Some minority populations underserved by ACA

Some minority populations underserved by ACA

Upstate Business Journal
November 4, 2015

by Ashley Boncimino

While more South Carolinians have health insurance this year than last, the Palmetto State still has the 11th highest uninsured rate in the country, and some communities are gaining ground faster than others.

Take the state’s Hispanic population, for example. The uninsured rate for that ethnic group is more than double that of African-Americans in the state, yet the rate improved more dramatically for African-Americans as well as for the population overall. The same goes for the state’s low-income population, or people who make $25,000 per year or less, in which more than a fifth report not having health insurance, according to an Upstate Business Journal analysis of U.S. Census data.

This week marks the start of the third enrollment period for health insurance under the Affordable Care Act. That means health care providers, nonprofits, health navigators, brokers, insurance agencies and others are wrestling with the challenge of reaching the more than 700,000 South Carolinians still without health insurance.

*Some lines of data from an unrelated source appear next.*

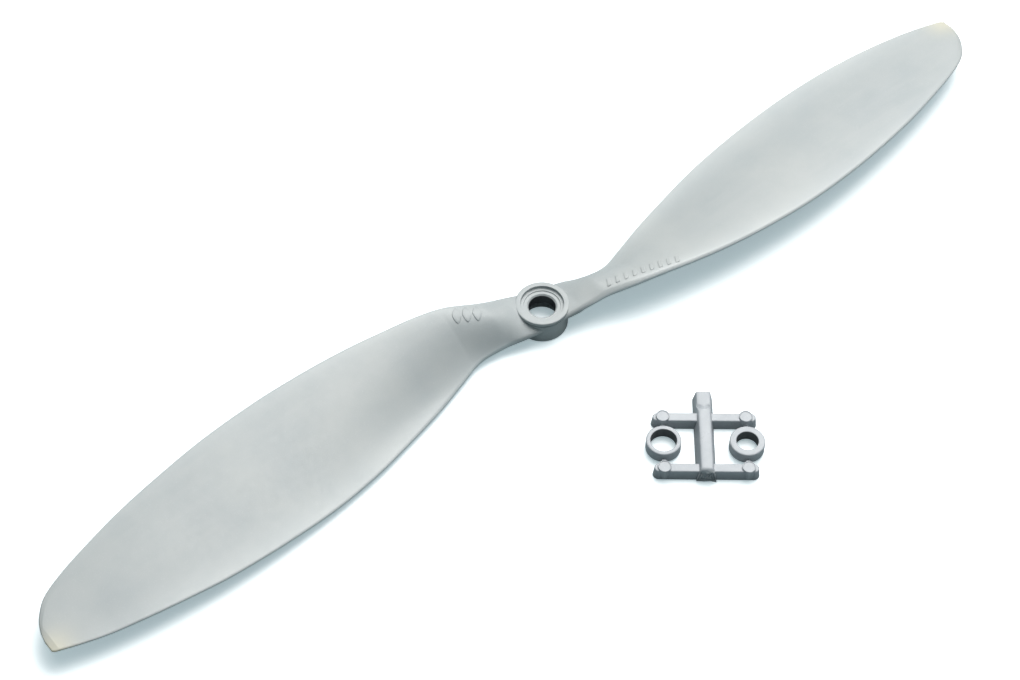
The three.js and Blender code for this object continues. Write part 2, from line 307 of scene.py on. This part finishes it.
def blade_surface(radius, s, side, lift=0.0):
    """Points on a blade at radius along X and chord fraction s, broadcast together.

    Each is nose + s * chord + normal * (camber - flare + side * half thickness + lift), where
    camber = 4 c s (1 - s) and flare = k s^4 (1 - s), both in chord lengths. Side is +1 on the
    front face and -1 behind, where a fillet F - sqrt(F^2 - (F - d)^2) at a distance d from
    the hub thickens the root. The bevel is a fall of k (1 - d / reach) at a distance d from
    the leading edge or the tip.
    """
    radius, s, side = np.broadcast_arrays(radius, s, side)
    lead, trail, middle, fall, length, thickness = blade_section(radius, s)
    normal_y = fall / length
    normal_z = (trail - lead) / length
    camber = CAMBER + ROOT_ARCH * np.clip((ROOT_ARCH_ENDS - radius) / ROOT_ARCH_FADE, 0, 1)
    flare = FLARE_LEAST + FLARE_MOST * np.exp(-(((radius - FLARE_AT) / FLARE_SPREAD) ** 2))
    flare = flare * np.clip((radius - HUB_RADIUS) / (FLARE_AT - HUB_RADIUS), 0, 1)
    spine = length * (4 * camber * s * (1 - s) - flare * s**4 * (1 - s))
    spine *= np.clip((radius - HUB_RADIUS) / HUB_RADIUS, 0, 1)
    inward = np.clip(ROOT_FILLET - np.maximum(radius - HUB_RADIUS, 0), 0, ROOT_FILLET)
    fillet = (ROOT_FILLET - np.sqrt(ROOT_FILLET**2 - inward**2)) * np.sin(math.pi * s)
    from_edge = np.minimum(s * length, TIP_RADIUS - radius)
    bevel = EDGE_BEVEL_FALL * np.clip(1 - from_edge / EDGE_BEVEL, 0, 1)
    bevel *= np.clip((radius - EDGE_BEVEL_FROM) / (TIP_RADIUS - EDGE_BEVEL_FROM), 0, 1)
    offset = spine + side * thickness / 2 + lift - np.where(side > 0, bevel, fillet)
    y = lead + s * (trail - lead) + normal_y * offset
    z = middle + fall / 2 - s * fall + normal_z * offset
    return np.stack([radius, y, z], -1)


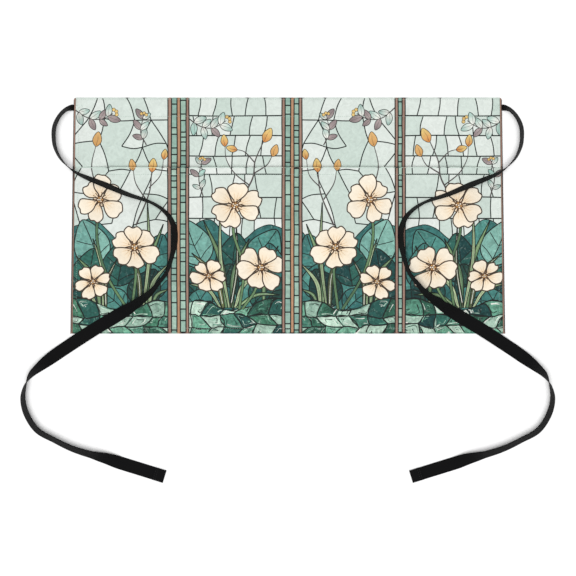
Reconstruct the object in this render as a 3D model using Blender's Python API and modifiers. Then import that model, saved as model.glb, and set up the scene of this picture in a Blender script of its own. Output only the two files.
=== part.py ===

The challenge is as much of a cost-savings plan and business opportunity as it is bettering people’s lives, according to Roz Goodwin, vice president for community engagement with the South Carolina Hospital Association.

“Health insurance is something they understand, they need and want,” she said. “Until now, for a bulk of our population it’s that it’s not affordable.”

Goodwin works with organizations across the state on educating and connecting more people with health insurance, including those who might have subsidies or other resources to help pay for it. They meet regularly and collaborate to plan enrollment events, share best practices and strategize about how to most effectively reach those populations.

Marriage is a huge life event that affects your health insurance status, for example, so they might send someone to a bridal show, she said. The same goes for churches, community centers, libraries, even chambers of commerce, she said.

“It’s about getting them through organizations that they already trust and are connected with,” she said. “We’re not waiting for patients to come into our hospitals to seek coverage. … We’re going into the community.”

Hospitals are required by law to serve patients who show up in the emergency room, regardless of health insurance, which means the uninsured are a huge line item for hospitals, she said. In addition, health coverage often represents preventive care that leads to better treatment that might circumvent more costly procedures and care down the line. While it’s certainly a new undertaking for hospitals, she said, “it’s one we feel a responsibility to take on.”

Here in the Upstate, Greer-based insurance broker Guy Furay said he’s changed his business to take aim at the underserved Hispanic and African-American communities in the region. Two recent hires include a 10-year insurance veteran who has already been successful in reaching the African-American community in Greenville, as well as a trilingual employee to help break down communication and trust barriers with Hispanic communities.

“Someone in the African-American community might not really understand what the law does, how it all works. It’s not rolled out in the easiest way possible,” said Furay, who runs The Insurance Source in the Upstate. “The reason why someone in the Hispanic community – some of which would benefit a lot from the ACA – might not use it is they don’t know or they don’t trust. We’re trying to break down barriers.”

Because the law is so new, researchers have not had much time to look into why certain segments of the population are harder to reach with health coverage resources, said Myriam Torres, director of the Consortium for Latino Immigration Studies and a clinical assistant professor at the University of South Carolina.

“We see right now the behavior, the demographics of the population is changing, meaning probably more than half of the Latino population in South Carolina is either born here or naturalized citizens … which means we have many more people eligible for the Affordable Care Act,” she said, noting that researchers would have to wait for more data. “Latinos are spending out of pocket lots of money for health care, so it is a need to have coverage, and it has been for, I guess, every population in the United States.”

Part of the problem for South Carolinians is the coverage gap, where an estimated 135,000 state residents are too poor for coverage through the Affordable Care Act but too rich for Medicaid. South Carolina – along with many other states – elected not to expand Medicaid, which remains a significant predictor for the state’s uninsured rate.

While South Carolina has remained staunchly against expanding Medicaid, other options are out there, said Goodwin. Last month saw the launch of Palmetto Plus, a proposal for a private-option solution to the coverage gap backed by a coalition of South Carolina nonprofits, statewide associations, business leaders and the SC Small Business Chamber of Commerce. According to the advocacy group, such a proposal would save the state money, help more than 100,000 South Carolinians and create jobs.

Until that happens, nonprofits, providers and brokers will have to keep trying, said Torres.

“They are trying to do outreach to the population,” she said. “Our population is a population that definitely will get it if it is affordable. There are options.”